Hatchling: A soon-to-be married woman couldn’t decide who she was, and always changing herself to adapt to those around her, continuing her life with five characters she had created.

Most of the stories in this collection questioned what’s ‘normal’ or ‘acceptable’ behavior? If it’s normal to turn animals into clothes and decorations, then is it normal to do the same to humans? In ‘A First Rate Material’, where human remains were reused and recycled; in ‘Life Ceremony’ the deceased’s bodies were consumed and guests would seek insemination partners after the ceremony; while a married couple in ‘A Magnificent Spread’ ate food which came in cubes and powder, and a woman in ‘Eating the City’ ate only plants and flowers which she’d pick from in the city she lived in. Their culture, practices and choice of food constantly raised eyebrows among those around them.

What’s considered a ‘normal upbringing’? In ‘Two’s Family’, two very good female friends who were artificially inseminated with sperm and raised three daughters together. A teacher concerned with their family arrangement, told them, “Children are easily confused by such complicated home environment,” although their daughter caused no trouble at school. Some said their mothers were lesbians, when they were just two really good friends who kept their promise that if they don’t get married by a certain age, they’ll live together. But nobody understood nor could accept that simple explanation.

In ‘Hatchling’, a woman created 5 different characters in response to the environment she was in. “I just respond, that’s all. Whoever the person I’m with thinks I am, everything else follows accordingly. I’m not the one who decides who I am…” Her best friend, who knew of her characters, asked her which one would she be at her wedding when the guests will be the people she knew at different points of her life. She asked her best friend, what would she do were she in her shoes, “What do normal people do?”, “What period of your life would you take your ‘me’ to your wedding?”

‘Puzzle’ was so gross it made me want to throw up. The woman in the story was obsessed with other people’s body parts and functions. She breathed in people’s sweat, fascinated by human feces and the smell of vomit. She loved them so much, she never found a reason to dislike anyone even those who others found especially irritating, simply because she saw each person as an internal organ. Sanae, her colleague, was a stomach, Sanae’s ex-boyfriend a heart. She said if people saw each other the same way she did, and learned to be more accepting of each other’s differences, like puzzle pieces fitting to form a whole picture, the world would be a better place to live in.

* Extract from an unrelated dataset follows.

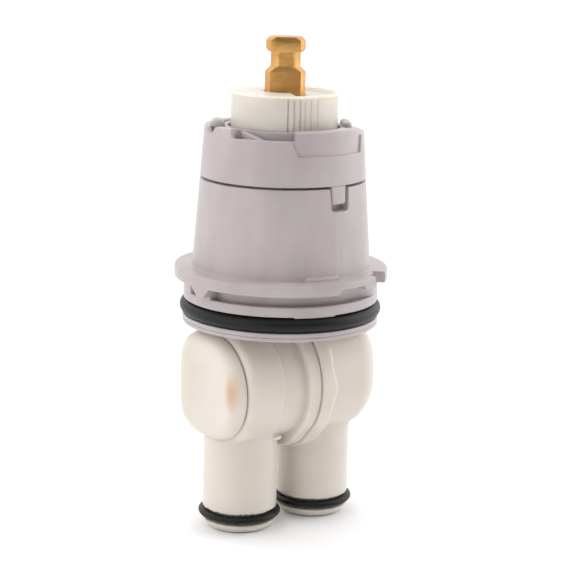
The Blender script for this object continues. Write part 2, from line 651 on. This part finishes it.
ringSizes = {"bodyRadius": 22.285, "bodyThick": 3.53, "bodyHeight": 53.065, "tubeRadius": 8.7, "tubeThick": 2.4,
             "tubeHeight": 3.4, "tubeSquash": 0.74, "tubeAt": 10.825}


def rubberRing(name, radius, thick, at, node, squash=1.0):
    turns, around = 192, 28
    points = []
    for i in range(turns):
        a = 2 * math.pi * i / turns
        for k in range(around):
            b = 2 * math.pi * k / around
            r = radius + thick / 2 * math.cos(b)
            points.append((at[0] + r * math.cos(a), at[1] + r * math.sin(a),
                           at[2] + thick / 2 * squash * math.sin(b)))
    newPiece(name, points, ringFaces(turns, around), "black_rubber", "housing", [node], sharp=0)


rubberRing("bodyRing", ringSizes["bodyRadius"], ringSizes["bodyThick"], (0, 0, ringSizes["bodyHeight"]),
           "body_oring")
for name, node, side in (("tubeRingLeft", "left_tube_oring", -1), ("tubeRingRight", "right_tube_oring", 1)):
    rubberRing(name, ringSizes["tubeRadius"], ringSizes["tubeThick"],
               (side * ringSizes["tubeAt"], 0, ringSizes["tubeHeight"]), node, ringSizes["tubeSquash"])
print("plate and rings made")

# ivory balancing housing: distance functions in mm, blended like moulded fillets


def fullness(a, b, square):
    return (np.abs(a) ** square + np.abs(b) ** square) ** (1 / square)


def cylinder(p, axis, centre, low, high, radius, soft, square=2.0):
    # square is 2 for a round section and more for a fuller one
    along = p[:, axis]
    others = [i for i in range(3) if i != axis]
    away = fullness(p[:, others[0]] - centre[0], p[:, others[1]] - centre[1], square)
    side = away - radius + soft
    end = np.maximum(low - along, along - high) + soft
    return np.minimum(np.maximum(side, end), 0) + np.hypot(np.maximum(side, 0), np.maximum(end, 0)) - soft


def block(p, low, high, soft):
    q = np.abs(p - (np.array(low) + high) / 2) - (np.array(high) - low) / 2 + soft
    return np.linalg.norm(np.maximum(q, 0), axis=1) + np.minimum(q.max(1), 0) - soft


ivory = {
    "height": 34.9, "tubeAt": 10.825, "tubeRadius": 8.93, "tubeBore": 6.4, "tubeTip": 7.6, "grooveRadius": 7.35,
    "barrel": (-17.5, 1.9, 14.1), "step": 0.42, "leftRing": (-1.7, 1.9, 15.3), "rightRing": (1.9, 5.5, 15.9),
    "dome": (-12, 21.6, 14.2), "domeRound": 6.5, "top": 49.33, "joint": 1.9, "jointGap": 0.03, "voxel": 0.3,
    "stepAt": (-8.2, -7.7), "barrelRound": 1.9, "fuller": 1.4, "domeFuller": 1.2, "tipSlope": 0.88,
    "grooveFoot": 2.0, "grooveTop": 4.8, "boreTop": 20.6, "latchAt": (-6.0, -7.4, 22.6),
    "latchSize": (1.8, 1.3, 0.8),
    "leftFoot": 1.2, "rightFoot": 1.3, "point": 0.85, "pointWide": 9,
}


def tubeShape(p, side):
    s = ivory
    at = (side * s["tubeAt"], 0)
    tube = cylinder(p, 2, at, 0, s["height"], s["tubeRadius"], 0.25)
    away = np.hypot(p[:, 0] - at[0], p[:, 1])
    tube = smoothMax(tube, (away - s["tubeTip"] - s["tipSlope"] * p[:, 2]) * 0.75, 0.4)
    groove = cylinder(p, 2, at, s["grooveFoot"], s["grooveTop"], s["tubeRadius"] + 3, 0.1)
    core = away - s["grooveRadius"]
    tube = np.maximum(tube, -np.maximum(groove, -core))
    bore = cylinder(p, 2, at, -3, s["boreTop"], s["tubeBore"], 0.3)
    return tube, bore


def ringBulge(p, gain):
    # the joint rings grow downwards into a foot
    down = (ivory["height"] - p[:, 2]) / np.maximum(np.hypot(p[:, 1], p[:, 2] - ivory["height"]), 1e-6)
    return gain * ease(down, 0.72, 0.98)


def leftShape(p):
    s = ivory
    centre = (0, s["height"])
    low, high, radius = s["barrel"]
    square = 2 + s["fuller"] * ease(p[:, 1], -1, 5)
    away = fullness(p[:, 1], p[:, 2] - s["height"], square)
    barrel = cylinder(p, 0, centre, low, high, radius, s["barrelRound"], square)
    barrel = smoothMax(barrel, away - radius + s["step"] * ease(p[:, 0], *s["stepAt"]), 0.12)
    tube, bore = tubeShape(p, -1)
    low, high, radius = s["leftRing"]
    ring = cylinder(p, 0, centre, low, high + 0.6, radius, 0.6) - ringBulge(p, s["leftFoot"])
    ring = smoothMax(ring, low - p[:, 0], 0.6)
    neck = block(p, (-12.5, -7, 42), (1.9, 7, 52), 0.5)
    shape = smoothMin(smoothMin(barrel, tube, 0.5), neck, 0.8)
    shape = smoothMin(shape, ring, 0.5)
    q = (p - np.array(s["latchAt"])) / np.array(s["latchSize"])
    shape = smoothMin(shape, (np.linalg.norm(q, axis=1) - 1) * 0.9, 0.35)
    shape = smoothMax(shape, p[:, 2] - s["top"], 0.2)
    shape = smoothMax(shape, p[:, 0] - s["joint"] + s["jointGap"], 0.45)
    return smoothMax(shape, -bore, 0.3)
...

Overall, this collection was a little hard to swallow, but swallowed it I did LOL From a writer’s point of view, I appreciated how differently the author approached common themes like comformity, friendship and love. Although the stories weren’t really memorable, it was the uneasiness of it all that stayed with me. It made me think, can we really define ‘normal’? Can one’s culture or belief or practices be seen as ‘better’ or ‘more normal’ than the other? They taught me one thing: to each their own. Respecting and accepting each other’s differences would make this world a better place.

Now that I’ve read three of her translated books, Convenience Store Woman is still my favourite, followed by Earthlings. If you’re new to Muraka, but love a quirky, heartfelt story, go for CSW.